Reproduce verbatim the lines up to and including the one with "body_shoulder_r = 1.9; // [0.8:0.1:2.6]", starting from the first.

▶ INFORMATION SHOWN

---*---

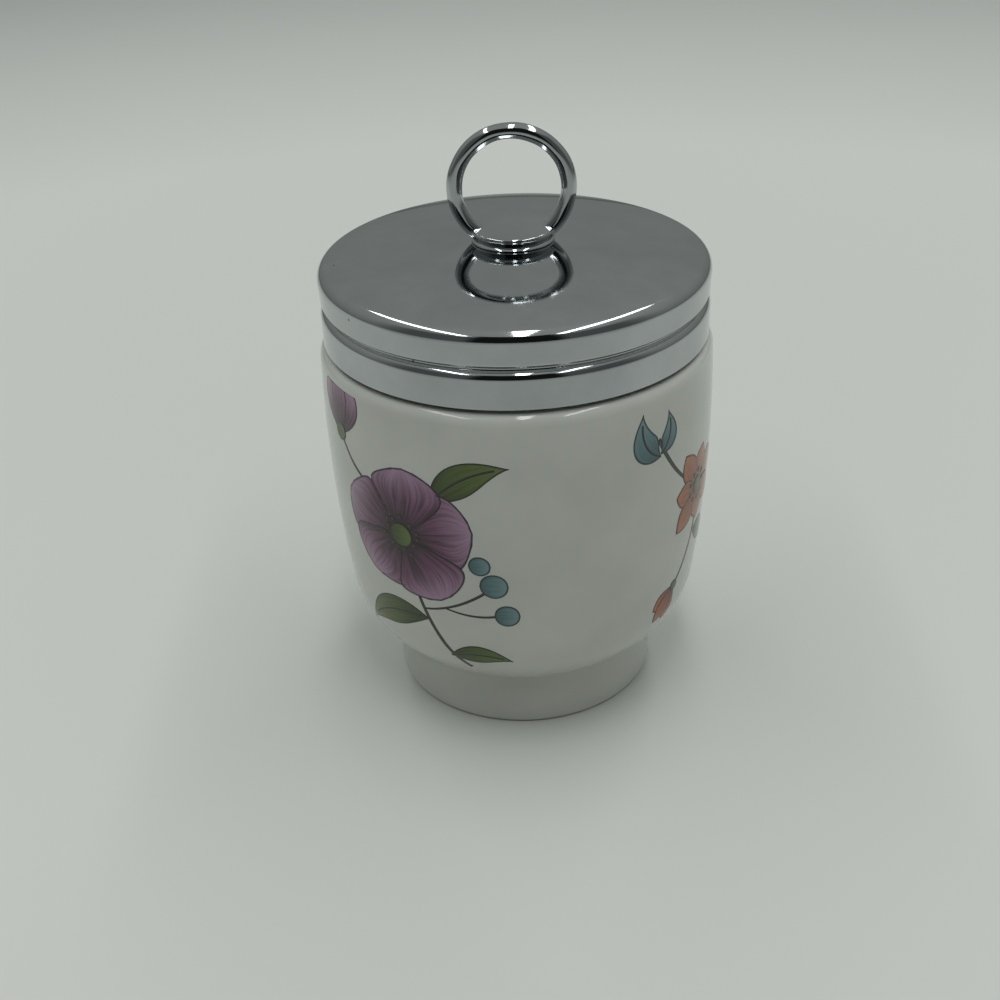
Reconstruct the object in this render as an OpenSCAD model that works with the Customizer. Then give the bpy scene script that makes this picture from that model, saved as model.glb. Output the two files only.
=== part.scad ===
/* [Cup] */
// Radius of the foot ring
foot_r = 21.7; // [19.5:0.05:23]
// Height of the foot ring, up to where the bowl leaves it
foot_h = 9.6; // [8.5:0.1:11]
// Width of the ground face that the cup stands on
foot_land = 2.4; // [1.5:0.1:3.5]
// Rounding of the foot's lower edges
foot_edge = 0.8; // [0.3:0.1:1.2]
// How far the body's largest radius stands out beyond the lid
belly_out = 0.85; // [0.05:0.05:2.5]
// Height of the largest radius
belly_z = 49.5; // [44:0.5:54]
// Radius of the long curve of the side
side_curve_r = 226; // [120:1:400]
// Radius of the bowl's curve above the foot
bowl_curve_r = 14.3; // [12.5:0.1:20]
// Thickness of the porcelain wall
wall = 3.2; // [2.6:0.1:3.8]
// Rounding of the body's shoulder below the lid
body_shoulder_r = 1.9; // [0.8:0.1:2.6]

/* [Neck] */
// Room for the two threads, between the neck and the liner
thread_room = 1.3; // [1.2:0.05:1.8]
// Width of the joint between the lid's edge and the ledge of the body
ledge_gap = 0.5; // [0.3:0.1:1.0]
// Gap between the rim of the neck and the inside of the lid
rim_gap = 0.3; // [0.2:0.05:0.6]

/* [Lid] */
// Radius of the lid at its shoulder
lid_r = 29.9; // [27.5:0.05:33]
// Height of the lid's lower edge
lid_edge_z = 61.5; // [59:0.1:63]
// Height from the lower edge to the widest line of the shoulder
band_h = 9.9; // [9.3:0.1:12]
// Radius of the rounded shoulder
lid_shoulder_r = 1.8; // [1.4:0.05:3]
// Radius of the flatter curve in the middle of the top
crown_curve_r = 315; // [200:5:1200]
// How far from the axis the flatter curve reaches
crown_reach = 12.5; // [9:0.5:16]
// Radius of the stronger curve from there to the shoulder
dome_curve_r = 86.5; // [70:0.5:160]
// Thickness of the pressed sheet
sheet = 0.6; // [0.4:0.05:0.65]
// How far the upper band draws in towards the rolled groove
band_taper = 0.15; // [0:0.05:0.4]
// Height of the lower band, up to the widest line of its own shoulder
lower_band_h = 4.4; // [3.5:0.1:5]
// How far the lower band stands back from the lid's shoulder
lower_band_inset = 0.05; // [0:0.05:0.4]
// Radius of the shoulder of the lower band
lower_shoulder_r = 1.4; // [0.8:0.1:1.8]
// Radius of the upper band's turned-in edge
upper_turn_r = 0.7; // [0.7:0.05:0.9]
// Radius of the rolled groove's bottom
groove_r = 0.35; // [0.2:0.05:0.5]
// Distance between the centres of the two roundings beside the groove
groove_span = 2.6; // [2.2:0.05:2.65]

/* [Threaded liner] */
// Thickness of the liner behind its threads, at the lower band
liner_wall = 1.55; // [1.3:0.05:1.9]
// Height of the liner
liner_h = 9.0; // [7.5:0.1:9.4]
// How far the liner stands back from the lid's lower edge
liner_inset = 0.5; // [0.3:0.1:1]
// Gap between pieces that are pressed or riveted together
fit_gap = 0.04; // [0.02:0.01:0.08]

/* [Ring and rivet] */
// Outer radius of the lifting ring
ring_r = 9.7; // [8.5:0.05:12]
// Radius of the ring's wire
wire_r = 1.2; // [0.9:0.05:1.5]
// How much of the ring's foot is ground away where it stands
ring_flat = 2.0; // [0.6:0.05:2.1]
// Height of the collar under the ring
collar_h = 2.0; // [1.6:0.1:3]
// Radius of the collar at its top
collar_top_r = 6.4; // [5.8:0.1:7.2]
// Radius of the collar where it meets the lid
collar_foot_r = 5.6; // [4.6:0.1:6.2]
// Thickness of the collar below the ring's foot
collar_floor = 0.15; // [0.1:0.05:0.3]
// Radius of the rivet's shank
rivet_r = 2.0; // [1.5:0.1:2.4]
// Radius of the rivet's head
rivet_head_r = 3.4; // [2.8:0.1:4.2]
// Height of the rivet's head
rivet_head_h = 1.1; // [0.8:0.1:1.5]
// Running gap around the shank of the rivet
rivet_gap = 0.05; // [0.03:0.01:0.08]
// Radius of the washer
washer_r = 5.2; // [4.4:0.1:8]
// Thickness of the washer
washer_t = 0.8; // [0.5:0.1:1.2]

/* [Hidden] */
$fn = 72;
porcelain = "whitesmoke";
chrome = "silver";
liner_metal = "gainsboro";
rivet_metal = "darkgray";

// Largest distance between an arc and the chords that stand for it
arc_sag = 0.02;

// Points of a circular arc, from angle a0 to a1 in degrees
function arc(c, r, a0, a1) =
    let (n = max(2, ceil(abs(a1 - a0) / (2 * acos(1 - arc_sag / r)))))
    [for (i = [0:n]) let (a = a0 + (a1 - a0) * i / n) c + r * [cos(a), sin(a)]];

// The same points in the opposite order
function back(p) = [for (i = [len(p) - 1:-1:0]) p[i]];

// Direction of the line from p to q
function heading(p, q) = atan2(q[1] - p[1], q[0] - p[0]);

// Crossing of two circles, the one that lies to the right of the line from p to q
function crossing(p, rp, q, rq) =
    let (d = norm(q - p), u = (q - p) / d,
         along = (rp * rp - rq * rq + d * d) / (2 * d),
         aside = sqrt(rp * rp - along * along))
    p + along * u + aside * [u[1], -u[0]];

// Fits that follow the lid: the liner's bore, the neck inside it and the body below it
liner_bore_r = lid_r - lower_band_inset - sheet - fit_gap - liner_wall;
neck_r = liner_bore_r - thread_room;
belly_r = lid_r + belly_out;

// Centre of the side's long curve, and of the bowl's curve that runs into it
side_c = [belly_r - side_curve_r, belly_z];
foot_top = [foot_r, foot_h];
bowl_c = crossing(foot_top, bowl_curve_r, side_c, side_curve_r - bowl_curve_r);
// Where the side's curve meets the bowl and the shoulder
bowl_a = heading(side_c, bowl_c);
ledge_z = lid_edge_z - ledge_gap;
shoulder_z = ledge_z - body_shoulder_r;
side_top_a = asin((shoulder_z - belly_z) / side_curve_r);
shoulder_c = [side_c[0] + side_curve_r * cos(side_top_a) - body_shoulder_r, shoulder_z];

// Inside of the cup
bowl_floor_z = bowl_c[1] - bowl_curve_r + wall;
mouth_r = neck_r - wall;
inner_side_r = side_c[0] + (side_curve_r - wall);
inner_shoulder_r = inner_side_r - mouth_r;
inner_shoulder_z = ledge_z - wall / 2 - inner_shoulder_r;
inner_side_top_a = asin((inner_shoulder_z - belly_z) / (side_curve_r - wall));
recess_z = bowl_c[1] - bowl_curve_r;
foot_inner_r = foot_r - 2 * foot_edge - foot_land;

// Shoulder of the lid, and its top: a flat crown that runs smoothly into a more curved dome
lid_shoulder_z = lid_edge_z + band_h;
lid_shoulder_c = [lid_r - lid_shoulder_r, lid_shoulder_z];
crown_edge_a = acos(crown_reach / crown_curve_r);
dome_x = (crown_curve_r - dome_curve_r) * cos(crown_edge_a);
dome_c = [dome_x, lid_shoulder_z - sqrt(pow(dome_curve_r - lid_shoulder_r, 2) - pow(lid_shoulder_c[0] - dome_x, 2))];
dome_edge_a = heading(dome_c, lid_shoulder_c);
crown_c = [0, dome_c[1] - (crown_curve_r - dome_curve_r) * sin(crown_edge_a)];

// Height of the top at radius r, moved inwards by t: the crown's curve, and the dome's beyond it
function crown_z(r, t) = crown_c[1] + sqrt(pow(crown_curve_r - t, 2) - r * r);
function dome_z(r, t) = dome_c[1] + sqrt(pow(dome_curve_r - t, 2) - pow(r - dome_x, 2));

// The crown from radius r0 to r1, moved inwards by t
function crown_arc(t, r0, r1) =
    let (r = crown_curve_r - t) arc(crown_c, r, acos(r0 / r), acos(r1 / r));

// The whole top from radius r0 to the shoulder, moved inwards by t
function top_arc(t, r0) =
    let (r = dome_curve_r - t)
    concat(crown_arc(t, r0, crown_reach),
           arc(dome_c, r, acos((crown_reach + fit_gap - dome_x) / r), acos((lid_shoulder_c[0] - dome_x) / r)));

// Rolled groove between the bands: a rounding above it, its own hollow, and a rounding below
lower_c = [lid_r - lower_band_inset - lower_shoulder_r, lid_edge_z + lower_band_h];
upper_c = [lid_r - band_taper - upper_turn_r, lower_c[1] + groove_span];
groove_c = crossing(lower_c, lower_shoulder_r + groove_r, upper_c, upper_turn_r + groove_r);

// Side of the lid from the top's edge down to its lower edge, moved inwards by t
function lid_side(t) = concat(
    arc(lid_shoulder_c, lid_shoulder_r - t, dome_edge_a, 0),
    arc(upper_c, upper_turn_r - t, 0, heading(upper_c, groove_c)),
    arc(groove_c, groove_r + t, heading(groove_c, upper_c), 360 + heading(groove_c, lower_c)),
    arc(lower_c, lower_shoulder_r - t, heading(lower_c, groove_c), 0),
    [[lid_r - lower_band_inset - t, lid_edge_z]]);

// Rim of the neck, full round, just below the inside of the lid
rim_r = wall / 2;
rim_c = [neck_r - rim_r, dome_z(neck_r - rim_r, sheet) - rim_gap - rim_r];

// Steps of the collar's curved flare
flare_steps = 8;

// Seats along the axis
seat_z = crown_z(collar_foot_r, 0) + fit_gap;
collar_top_z = seat_z + collar_h;
ring_foot_z = seat_z + collar_floor;
ring_c_z = ring_foot_z + ring_r - ring_flat;
washer_z = crown_z(washer_r, sheet) - fit_gap - washer_t;
rivet_head_z = washer_z - fit_gap - rivet_head_h;
rivet_top_z = ring_foot_z - rivet_gap;

// Cup and foot, turned as one piece of porcelain with a plain neck
module cup() {
    color(porcelain) rotate_extrude() polygon(concat(
        [[0, recess_z]],
        arc([foot_inner_r - foot_edge, recess_z - foot_edge], foot_edge, 90, 0),
        arc([foot_inner_r + foot_edge, foot_edge], foot_edge, 180, 270),
        arc([foot_r - foot_edge, foot_edge], foot_edge, 270, 360),
        arc(bowl_c, bowl_curve_r, heading(bowl_c, foot_top), bowl_a),
        arc(side_c, side_curve_r, bowl_a, side_top_a),
        arc(shoulder_c, body_shoulder_r, side_top_a, 90),
        [[neck_r, ledge_z]],
        arc(rim_c, rim_r, 0, 180),
        arc([mouth_r, inner_shoulder_z], inner_shoulder_r, 90, inner_side_top_a),
        arc(side_c, side_curve_r - wall, inner_side_top_a, bowl_a),
        arc(bowl_c, bowl_curve_r - wall, bowl_a, -90),
        [[0, bowl_floor_z]]));
}

// Lid pressed from sheet: domed top, rounded shoulder and two bands with a rolled groove
module lid_cap() {
    hole_r = rivet_r + rivet_gap;
    color(chrome) rotate_extrude() polygon(concat(
        top_arc(0, hole_r), lid_side(0), back(lid_side(sheet)), back(top_arc(sheet, hole_r))));
}

// Liner that carries the lid's thread, held by the rolled groove
module thread_liner() {
    low_z = lid_edge_z + liner_inset;
    color(liner_metal) rotate_extrude() intersection() {
        translate([liner_bore_r, low_z]) square([lid_r, liner_h]);
        polygon(concat([[0, lid_edge_z], [0, lid_shoulder_z]], lid_side(sheet + fit_gap)));
    }
}

// The standing ring, whole
module ring_wire(gap) {
    translate([0, 0, ring_c_z]) rotate([90, 0, 0]) rotate_extrude()
        translate([ring_r - wire_r, 0]) circle(wire_r + gap, $fn = 48);
}

// Lifting ring, ground flat where it stands in the collar
module lifting_ring() {
    color(chrome) difference() {
        ring_wire(0);
        translate([-ring_r, -ring_r, seat_z - ring_r]) cube([2 * ring_r, 2 * ring_r, ring_foot_z - seat_z + ring_r]);
    }
}

// Collar that flares from the lid to the ring and closes over the ring's foot
module ring_collar() {
    flare = collar_top_r - collar_foot_r;
    color(chrome) difference() {
        rotate_extrude() polygon(concat(
            crown_arc(-fit_gap, 0, collar_foot_r),
            [for (f = [0:1 / flare_steps:1])
                [collar_foot_r + flare * f * f, seat_z + (collar_h - flare / 2) * f]],
            arc([collar_top_r - flare / 2, collar_top_z - flare / 2], flare / 2, 0, 90),
            [[0, collar_top_z]]));
        intersection() {
            ring_wire(fit_gap);
            translate([-ring_r, -ring_r, ring_foot_z - fit_gap]) cube(2 * ring_r);
        }
        translate([0, 0, seat_z - collar_h]) cylinder(r = rivet_r + rivet_gap, h = collar_h + ring_foot_z - seat_z);
    }
}

// Rivet with its head under the lid
module ring_rivet() {
    color(rivet_metal) {
        translate([0, 0, rivet_head_z]) cylinder(r = rivet_r, h = rivet_top_z - rivet_head_z);
        rotate_extrude() polygon(concat(
            [[0, rivet_head_z], [rivet_head_r - rivet_head_h, rivet_head_z]],
            arc([rivet_head_r - rivet_head_h / 2, rivet_head_z + rivet_head_h / 2], rivet_head_h / 2, -90, 0),
            [[rivet_head_r, rivet_head_z + rivet_head_h], [0, rivet_head_z + rivet_head_h]]));
    }
}

// Washer between the rivet's head and the lid
module rivet_washer() {
    color(rivet_metal) translate([0, 0, washer_z]) difference() {
        cylinder(r = washer_r, h = washer_t);
        translate([0, 0, -1]) cylinder(r = rivet_r + rivet_gap, h = washer_t + 2);
    }
}

cup();
lid_cap();
thread_liner();
ring_collar();
lifting_ring();
ring_rivet();
rivet_washer();
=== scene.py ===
"""Looks of the porcelain egg coddler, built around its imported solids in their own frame."""
import math

import bpy
import numpy as np
from mathutils import Matrix, Vector


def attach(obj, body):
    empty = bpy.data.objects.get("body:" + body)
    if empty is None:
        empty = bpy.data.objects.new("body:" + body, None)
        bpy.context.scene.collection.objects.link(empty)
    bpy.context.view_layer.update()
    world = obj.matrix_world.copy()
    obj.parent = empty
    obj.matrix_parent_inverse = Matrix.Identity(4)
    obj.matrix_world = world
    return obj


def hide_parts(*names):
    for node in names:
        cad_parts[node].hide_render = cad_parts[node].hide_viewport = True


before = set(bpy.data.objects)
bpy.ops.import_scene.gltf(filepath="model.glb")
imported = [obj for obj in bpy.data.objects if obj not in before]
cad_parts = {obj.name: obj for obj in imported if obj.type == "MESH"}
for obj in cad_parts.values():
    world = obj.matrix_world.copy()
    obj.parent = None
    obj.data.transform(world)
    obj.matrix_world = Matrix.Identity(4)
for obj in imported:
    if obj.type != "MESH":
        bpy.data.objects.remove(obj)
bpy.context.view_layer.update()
scene = bpy.context.scene
scene.view_settings.view_transform = "Standard"

MM = 0.001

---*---

▶ RESPONSE TO THE TASK
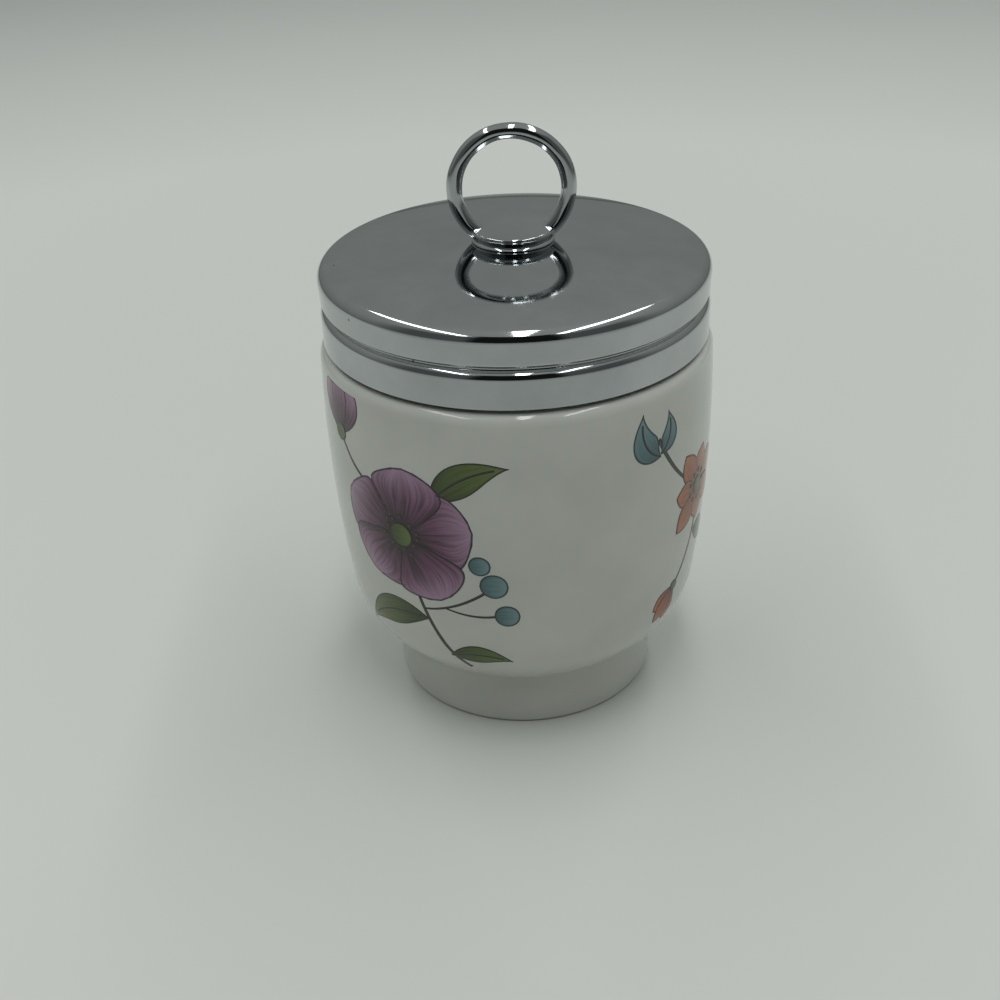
Reconstruct the object in this render as an OpenSCAD model that works with the Customizer. Then give the bpy scene script that makes this picture from that model, saved as model.glb. Output the two files only.
=== part.scad ===
/* [Cup] */
// Radius of the foot ring
foot_r = 21.7; // [19.5:0.05:23]
// Height of the foot ring, up to where the bowl leaves it
foot_h = 9.6; // [8.5:0.1:11]
// Width of the ground face that the cup stands on
foot_land = 2.4; // [1.5:0.1:3.5]
// Rounding of the foot's lower edges
foot_edge = 0.8; // [0.3:0.1:1.2]
// How far the body's largest radius stands out beyond the lid
belly_out = 0.85; // [0.05:0.05:2.5]
// Height of the largest radius
belly_z = 49.5; // [44:0.5:54]
// Radius of the long curve of the side
side_curve_r = 226; // [120:1:400]
// Radius of the bowl's curve above the foot
bowl_curve_r = 14.3; // [12.5:0.1:20]
// Thickness of the porcelain wall
wall = 3.2; // [2.6:0.1:3.8]
// Rounding of the body's shoulder below the lid
body_shoulder_r = 1.9; // [0.8:0.1:2.6]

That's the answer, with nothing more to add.